Windows were one of the earliest and most telling components of the renovation. Dozens of blue and green stained-glass panes were decaying or broken, broadcasting the historic building's decline. Assistant Director Justin Rothshank explains that professional repair and restoration would have cost more than $900,000. Instead of hiring glass-repair contractors, the Union Project solicited volunteers and also offered stained-glass classes (it still does both) to reduce substantially the expense of repair. The activities generate some welcome revenue, but the renewed senses of creativity and community enfranchisement are at least as valuable.

 

"It's really a barn-raising ethic," explains Executive Director Jessica King, describing the vanloads of students who have volunteered. The philosophy has guided the project since its inception and operates at an increasingly large scale. On Nov. 18, the Union Project had a grand opening for its atrium. What looks from the outside like the apse of the church is a double-height room with a curving balcony. A renovation by architect Mike Eversmeyer uses a light touch to improve accessibility and admit more light. More of the increasingly numerous repaired windows are visible inside than were previously.
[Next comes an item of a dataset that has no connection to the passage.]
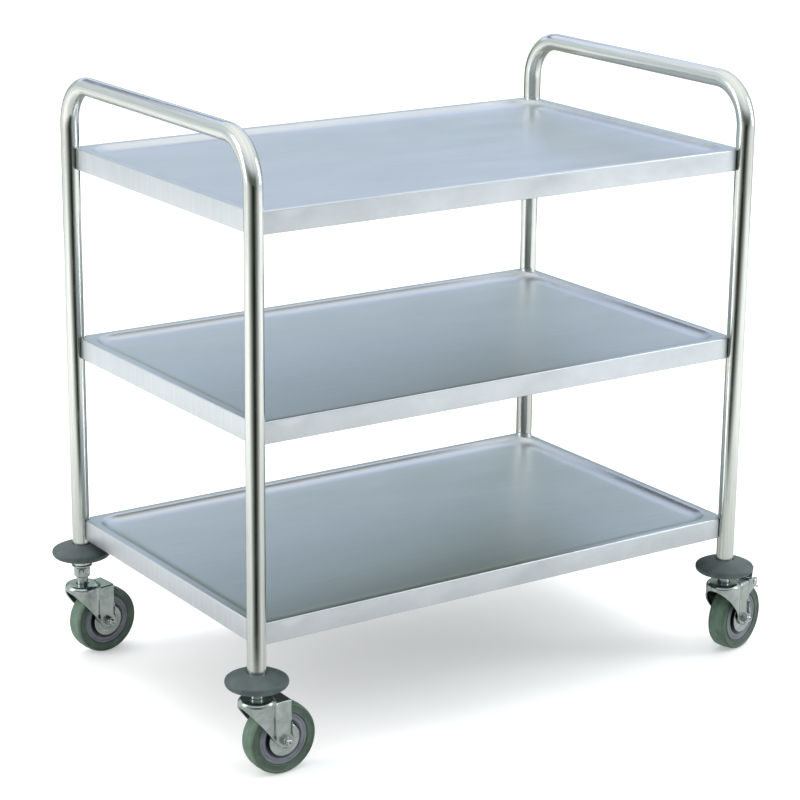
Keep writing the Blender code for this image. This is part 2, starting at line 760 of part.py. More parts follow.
def caster(corner, where, meshes):
    """One post's bumper, stem and swivelling wheel, under an empty on the swivel axis."""
    post = (where["x"] * POST_SPACING_X / 2, where["y"] * POST_SPACING_Y / 2)
    lift = RAISED_BUMPER_LIFT if corner == RAISED_BUMPER else 0.0
    placed(f"{corner}_bumper", meshes["bumper"], "bumper", (*post, BUMPER_MID_Z + lift))
    placed(f"{corner}_stem", meshes["stem"], "zinc", (*post, 0.0))

    swivel = bpy.data.objects.new(f"{corner}_swivel", None)
    PARTS.objects.link(swivel)
    swivel.location = (*post, 0.0)
    swivel.rotation_euler = (0.0, 0.0, where["swivel"])
    lying = (math.pi / 2, 0.0, 0.0)
    axle = (CASTER_TRAIL, 0.0, WHEEL_RADIUS)
    cheek = FORK_OUTSIDE_WIDTH / 2 + TOUCH_GAP
    guard = FORK_INSIDE_WIDTH / 2 - TOUCH_GAP - GUARD_THICKNESS / 2

    fork = meshes["braked_fork" if where["braked"] else "fork"]
    placed(f"{corner}_fork", fork, "zinc", (0, 0, 0), parent=swivel)
    placed(f"{corner}_axle_bolt", meshes["axle"], "bolt",
           (CASTER_TRAIL, cheek, WHEEL_RADIUS), lying, swivel)
    placed(f"{corner}_axle_nut", meshes["nut"], "bolt",
           (CASTER_TRAIL, -cheek, WHEEL_RADIUS), lying, swivel)
    placed(f"{corner}_outer_guard", meshes["guard"], "zinc",
           (CASTER_TRAIL, -guard, WHEEL_RADIUS), lying, swivel)
    placed(f"{corner}_inner_guard", meshes["guard"], "zinc",
           (CASTER_TRAIL, guard, WHEEL_RADIUS), lying, swivel)
    placed(f"{corner}_hub", meshes["hub"], "hub", axle, lying, swivel)
    placed(f"{corner}_tyre", meshes["tyre"], "tyre", axle, lying, swivel)
    if where["braked"]:
        x, z = pedal_pin()
        placed(f"{corner}_brake_pedal", meshes["pedal"], "zinc", (x, 0, z), parent=swivel)
        placed(f"{corner}_pedal_pin", meshes["pedal_pin"], "bolt", (x, 0, z), lying, swivel)


def build():
    hoop("left_hoop", -1)
    hoop("right_hoop", 1)
    for index, name in enumerate(("bottom_shelf", "middle_shelf", "top_shelf")):
        shelf(name, shelf_top(index))
        shelf_bolts(name, shelf_top(index))
    meshes = caster_meshes()
    for corner, where in CASTERS.items():
        caster(corner, where, meshes)


build()
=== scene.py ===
import math

import bmesh
import bpy
import numpy as np
from mathutils import Matrix, Vector


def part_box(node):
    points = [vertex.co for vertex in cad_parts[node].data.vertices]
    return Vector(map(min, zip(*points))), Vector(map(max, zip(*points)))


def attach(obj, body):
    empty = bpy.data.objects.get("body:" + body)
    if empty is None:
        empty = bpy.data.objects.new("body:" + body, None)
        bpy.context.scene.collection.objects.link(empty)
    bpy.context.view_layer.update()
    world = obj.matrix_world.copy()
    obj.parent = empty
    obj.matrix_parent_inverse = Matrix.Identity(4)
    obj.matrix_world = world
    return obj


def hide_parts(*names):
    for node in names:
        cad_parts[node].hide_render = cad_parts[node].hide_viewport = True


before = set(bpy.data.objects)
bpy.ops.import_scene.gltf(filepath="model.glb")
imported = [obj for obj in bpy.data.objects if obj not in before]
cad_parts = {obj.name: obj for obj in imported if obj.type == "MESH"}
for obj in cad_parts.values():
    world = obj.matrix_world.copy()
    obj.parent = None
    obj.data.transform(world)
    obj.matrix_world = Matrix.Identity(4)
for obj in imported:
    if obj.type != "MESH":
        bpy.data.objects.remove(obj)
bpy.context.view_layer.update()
mm = 0.001
corners = ("front_left", "back_left", "front_right", "back_right")
brakedCorners = ("front_right", "back_right")
print("frame loaded:", len(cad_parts), "nodes")


# a long lens, above and to the left of the trolley's near corner
cameraLook = {
    "place": (-1.9594, -2.8955, 1.4368),
    "turn": 33.94,      # degrees from +Y towards +X
    "down": 16.65,
    "roll": 0.567,
    "lens": 114.1,
    "sensor": 36.0,
}


def makeCamera(look):
    # looks along (sin turn cos down, cos turn cos down, -sin down), rolled about that line
    turn, down, roll = (math.radians(look[name]) for name in ("turn", "down", "roll"))
    ahead = Vector((math.sin(turn) * math.cos(down), math.cos(turn) * math.cos(down), -math.sin(down)))
    level = Vector((math.cos(turn), -math.sin(turn), 0.0))
    above = level.cross(ahead)
    right = level * math.cos(roll) + above * math.sin(roll)
    up = above * math.cos(roll) - level * math.sin(roll)
    camera = bpy.data.objects.new("camera", bpy.data.cameras.new("camera"))
    camera.data.lens = look["lens"]
    camera.data.sensor_width = look["sensor"]
    camera.data.clip_end = 100.0
    axes = Matrix((right, up, -ahead)).transposed().to_4x4()
    camera.matrix_world = Matrix.Translation(look["place"]) @ axes
    bpy.context.scene.collection.objects.link(camera)
    bpy.context.scene.camera = camera


makeCamera(cameraLook)
bpy.context.scene.view_settings.view_transform = "Standard"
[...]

And it wouldn't have been possible without a special agreement with the contractor, Massaro Corporation, to cooperate with the volunteer labor.

 

Similarly telling is how the new space vividly extends its new unified missions of building community, promoting the arts and raising revenue. The atrium is open as a craft store, with hours on Fridays (check www.unionproject.org) just in time for the holidays. Many of the works on sale were made in the studio spaces of the Union Project's basement, and proceeds support the organization. So do office leases: The now-sunny balcony rooms are all occupied by businesses or non-profits whose synergistic philosophies are at least as important as their rent checks.

 

Political activists and arts-event organizers Jackson Clark Partners have set up shop in the Union Project. Thanks in part to what Rothshank calls "a huge federal grant," the two organizations are also working to develop an incubator for not-for-profits that want to emulate successes in historic preservation, fund-raising and organizing.

 

The model is clearly successful, but the work is not yet complete. Though the church's atrium is finished, renovation of the sanctuary is ongoing. A coffee shop also has yet to go in, and the active art studios downstairs are due for an expansion. As for the offices and conference rooms, Rothshank admits, "Rents are definitely cheap, because we're not done yet." For that matter, not all of the windows are redone yet.

 

Still, the initial impulse to fix windows has proven to be particularly resonant, not because other changes happen automatically, but because the positive and productive model inspires creativity and cooperation at an ever-increasing scale.

 

Typing at her office computer, King comments on the stained glass over her shoulder that she restored herself. What she says about that piece applies, of course, to the Union Project itself.

 

"With a little bit of effort, you have a chance to make something lasting."